I'm not going to spend a lot of time on this because it will never happen, but is it time to move Joe Mauer down in the lineup? I don't mean permanently because a productive Mauer should be batting in the top third of the lineup to receive a lot of at-bats. Currently, Mauer is mired in a pretty lengthy slump. A move down in the lineup has been used as justification for struggling players in the past and it's not like he can't be moved back up when he starts to hit again (which I am certain he will). Hypothetically, Danny Santana and Brian Dozier are on second and first in the top of the first, who do you want up next, Joe Mauer or Oswaldo Arcia? It's at least become an interesting question.

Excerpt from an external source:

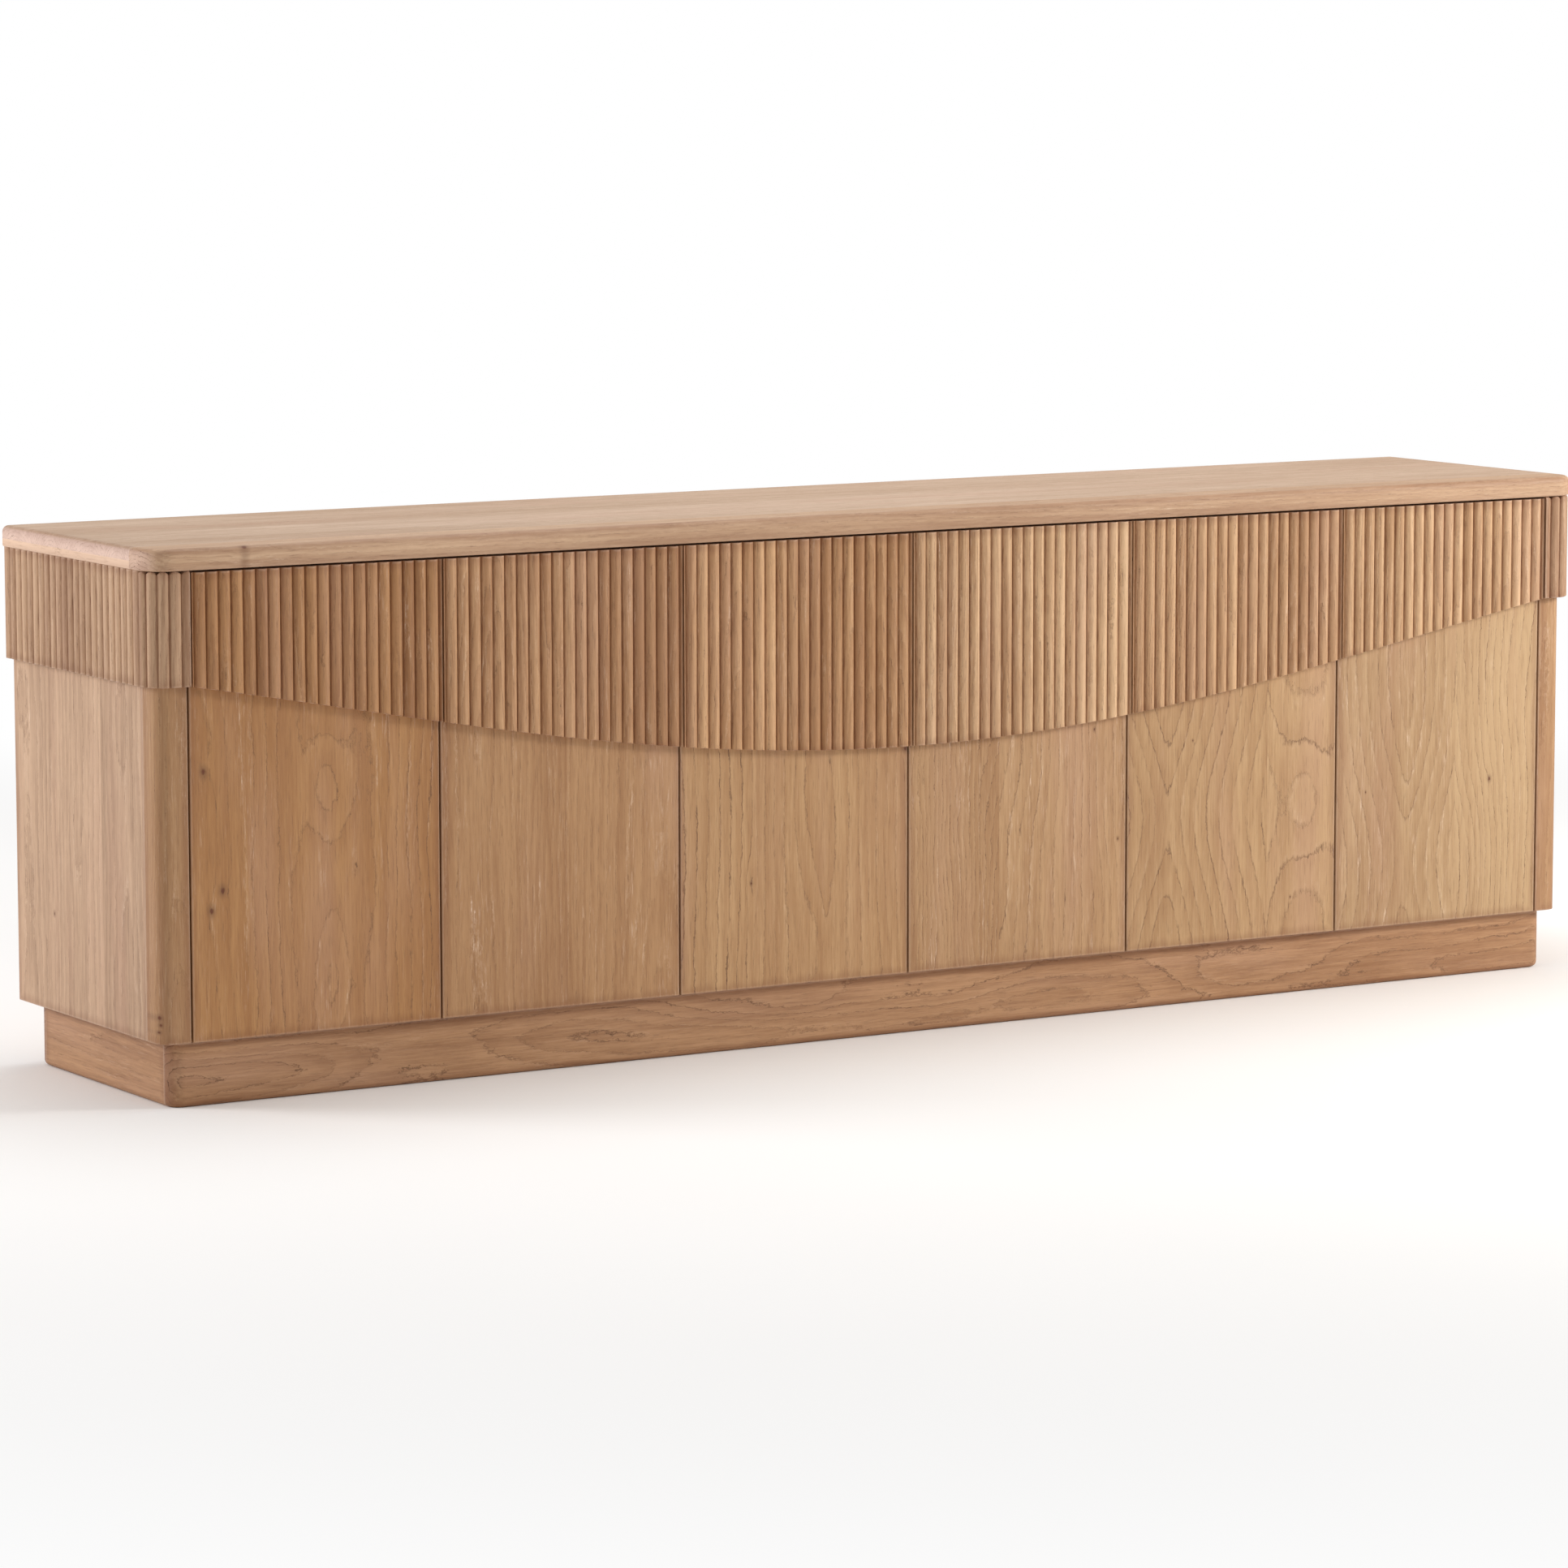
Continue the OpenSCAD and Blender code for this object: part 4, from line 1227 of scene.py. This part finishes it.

The one pro-veteran move that is easy to justify is sending Josmil Pinto to AAA while keeping Kurt Suzuki as the full-time catcher. Right now, Suzuki is ahead of Pinto in OPS+ 119 to 103. Suzuki is an adequate defender while Pinto is not. The fact that Suzuki is a veteran is somewhat irrelevant because he has also been the better player in 2014. However, I still believe that Pinto's bat gives the Twins a better chance to win games. Suzuki's BABIP and ground ball rates are sky high when compared to his career averages. When those grounders start finding gloves, his OPS+ is likely to fall more in line with the figure from the first seven years of his career (86). If that happens and Pinto is mashing at AAA, will the Twins call on the youngster or stubbornly stick with the veteran?
The Twins need to prove whether they are out to win games or if they want to build a veteran-friendly roster. Kendrys Morales fits the "win" and "veteran" categories, so it's not entirely clear which direction the Twins are going. More likely, the Twins equate veterans with winning. I don't necessarily disagree, but using veterans over more talented youngsters is not a good formula for the present or the future. If the Twins want to contend for the Wild Card, they might need to trim some of that veteran fat and get back to their roots when young players were contributing all over the place in the 2000s. The optimal Twins roster is much more balanced between veterans and youngsters than this current roster.